The diagram below shows how an amp might 'feel' with three 4 ohm speakers (for a 1.33 ohm load) on a 2 ohm stable amp. As you can see, the engine would have to be slightly in the red to keep up the proper pressure with three valves open. This is bordering on failure.
This diagram shows all 4 valves open. The engine has to be revved WAY into redline to maintain pressure and will soon fail. This is how a 2 ohm stable amplifier 'sees' a 1 ohm stereo or a 2 ohm mono load.
WOW, can you believe that ole' Ford didn't blow up?

Calculating Series and Parallel Resistance

Calculating Series Resistance:
Calculating series resistance is as simple as it gets. All you do is add the resistance of the individual components. If you have two 4 ohm speakers in series...

Total resistance = R1 + R2 +R3...
Total resistance = 4 + 4
Total resistance = 8 ohms for 2 series connected 4 ohm speakers.

Calculating Parallel Resistance:
Calculating parallel resistance is a little more involved but still fairly easy. There are 3 methods.

Method #1:
If all of the resistances are equal (all 4 ohm speakers or all 8 ohm speakers...), simply divide the impedance of a single speaker by the total number of speakers.

Total resistance = 4/2 (4 ohms speakers divided by the number of speakers)
Total resistance = 2

Method #2:
This one says that the sum of the reciprocal of the individual resistances is equal to the reciprocal of the total impedance. Well, I know that that sounds complicated but look at the following formula and you'll see that it ain't so bad. Let's do the calculations for two 4 ohm speakers in parallel.

1/(total resistance) = (1/R1) + (1/R2) + (1/R3)...
1/(total resistance) = 1/4 + 1/4
1/(total resistance) = .25 + .25
1/(total resistance) = .5
Total resistance = 2 ohms

Method #3:
This method is most useful for calculating the parallel resistance of 2 components. It can be used for more than two components at a time but the formula becomes convaluted and much more difficult. This method uses the product of the individual resistances divided by the sum of the resistances. Like this...

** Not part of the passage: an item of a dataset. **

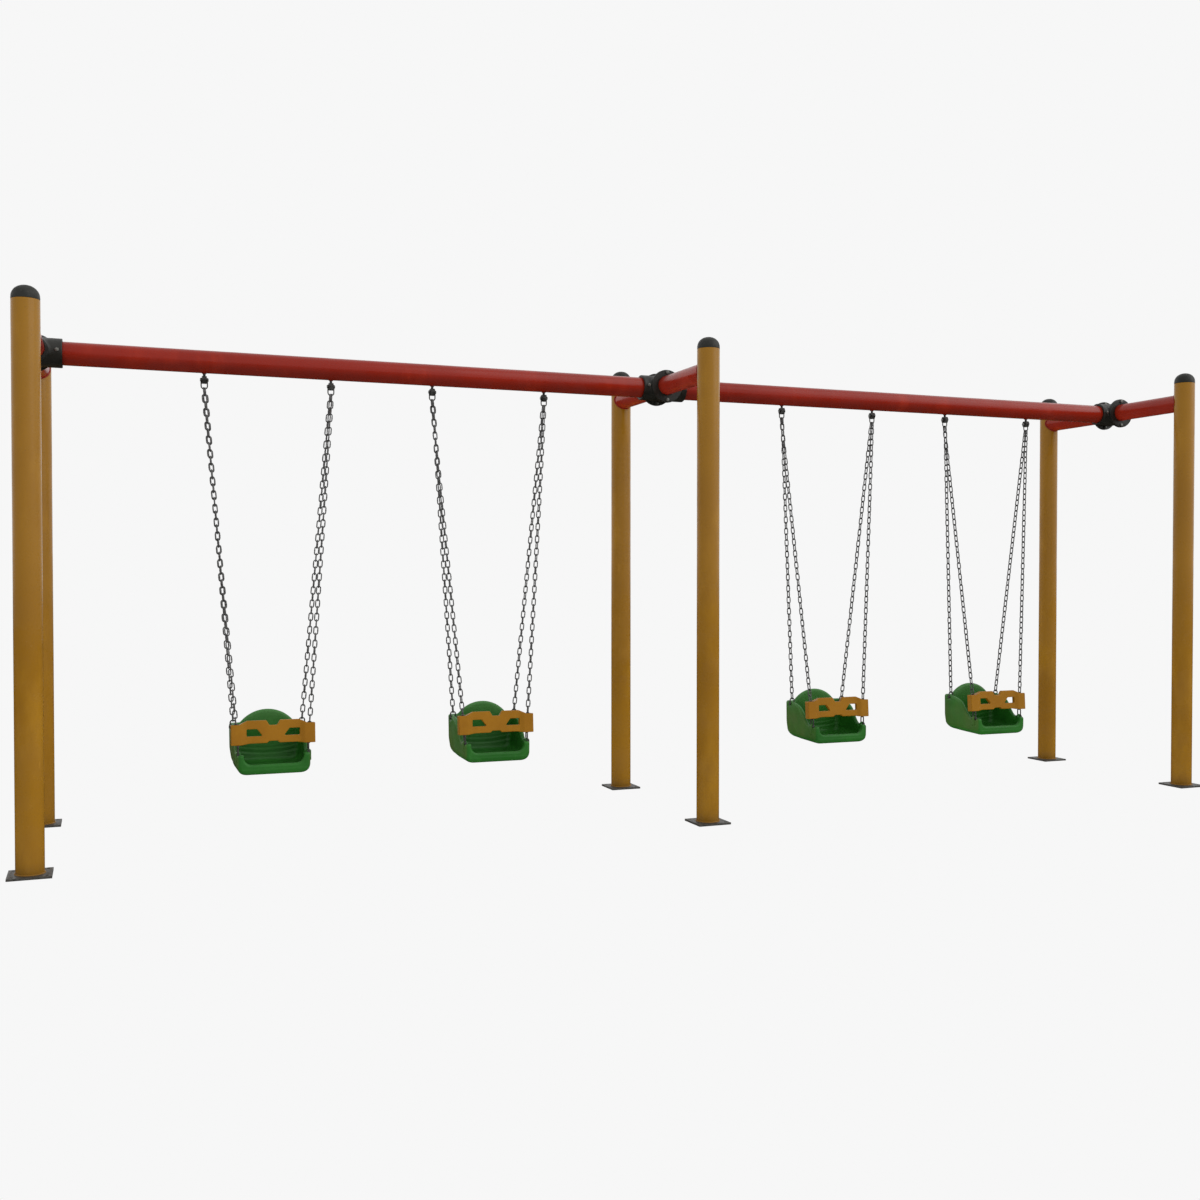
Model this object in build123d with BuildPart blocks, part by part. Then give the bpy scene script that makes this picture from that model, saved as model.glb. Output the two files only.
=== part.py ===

Total resistance = (R1*R2)/(R1+R2)
Total resistance = (4*4)/(4+4)
Total resistance = 16/8
Total resistance = 2

As you can see, all 3 methods result in the same answer.

Calculating Series/Parallel Resistance

Calculating the total resistance of a combination series/parallel network has to be taken in steps. If you have the following circuit with 2 parallel components in series with a third resistive component (we're going to consider the 4 ohm speaker to be purely resistive), first you have to calculate the total resistance of the parallel section. Then the total resistance is equal to the series component plus the total of the parallel components.

Parallel components:

Total parallel resistance = (R1*R2)/(R1+R2)
Total parallel resistance = (4*8)/(4+8)
Total parallel resistance = 32/12
Total parallel resistance = 2.67 ohms

Total parallel plus Series:

Total resistance = R1 + R2
Total resistance = 4 + 2.67
Total resistance = 6.67 ohms total

 You should remember: 1.In a series circuit, the current flow decreases and the impedance increases. 2.In a parallel circuit, the current flow increases and the impedance decreases.